What does small for gestational age mean?
At birth, a baby’s weight and length are recorded. Babies with a birth weight and/or length below the 2.3rd percentile are classified as born small for gestational age (SGA).
What is gestational age?
Gestational age is the age of a baby starting from the time he or she was conceived. Most infants are born at 37 to 41 weeks of gestation. The comparison of a newborn’s measurements to expected characteristics is called a gestational age assessment.
Why is a child born SGA?
About 95,000 children born in the United States each year are shorter and lighter than normal. The cause is not always clear, but an infant may be born SGA because of a genetic defect, problems with the placenta, or health issues with the mother—such as heart disease, malnutrition, or drug, alcohol, or cigarette use.
Do babies born SGA “catch up”?
Babies born SGA should be carefully monitored for growth. Most will reach normal size and height by the time they’re 2 years old. Premature babies (born before 37 weeks of gestation) may take up to age 4 to catch up. If your child was born SGA, be sure to consult with your doctor about his or her growth.
If no catch-up growth happens by age 2 to 3, your child may need a referral to a pediatric endocrinologist, a doctor who specializes in hormone diseases in children. The endocrinologist will find out if there is any other reason, such as a nutritional problem or inherited disease, that is keeping your child from catching up in growth.
How is SGA diagnosed?
The doctor may take an X-ray of your child’s hand and wrist. The X-ray will show his or her bone age, which can help predict your child’s final adult height, and can show if your child still has room for growth.

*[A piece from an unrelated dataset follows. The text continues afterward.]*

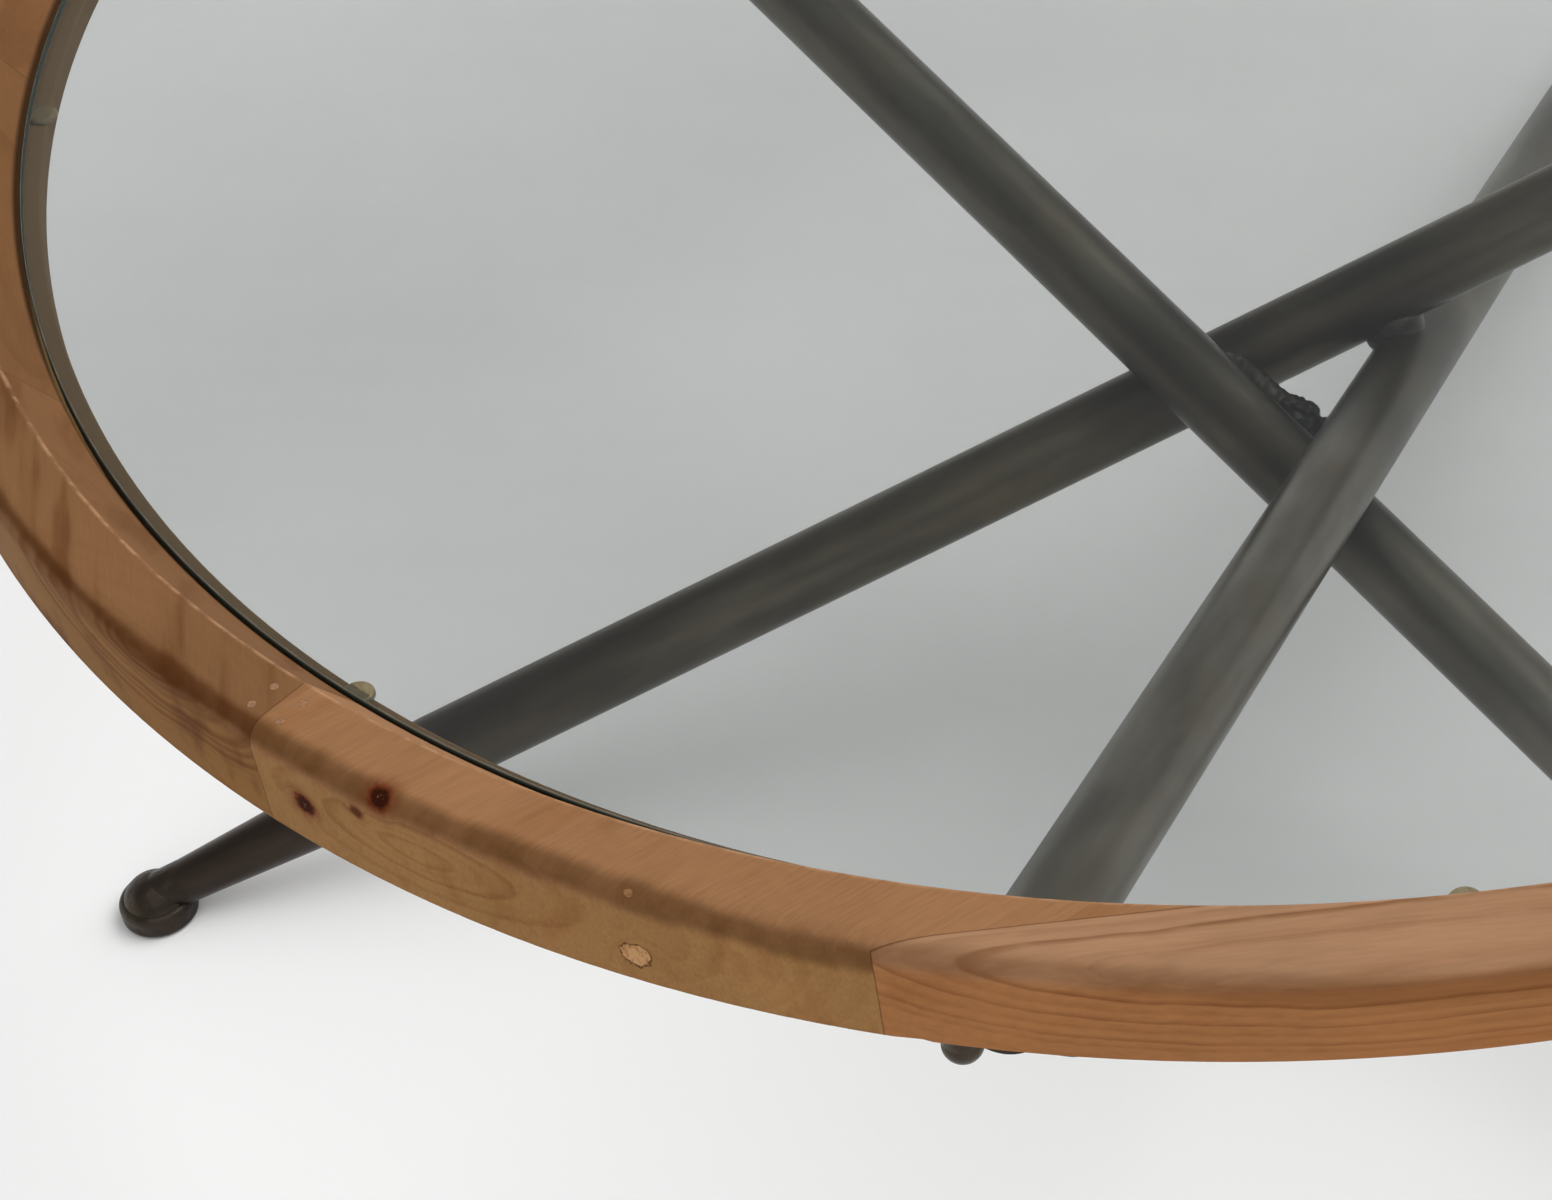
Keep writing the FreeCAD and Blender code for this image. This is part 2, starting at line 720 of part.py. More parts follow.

For many parents, facing the possibility of a growth hormone disorder leads to some worries, as well as many questions. By asking your child’s doctor targeted questions, you can learn your options and decide on next steps together.
After the diagnosis.
After diagnosing your child with SGA, the doctor may recommend certain treatments, which may help your child with catch-up growth. If treatment is recommended, your doctor will likely ask for regular follow-up visits to monitor your child’s growth and make sure that treatment is working well.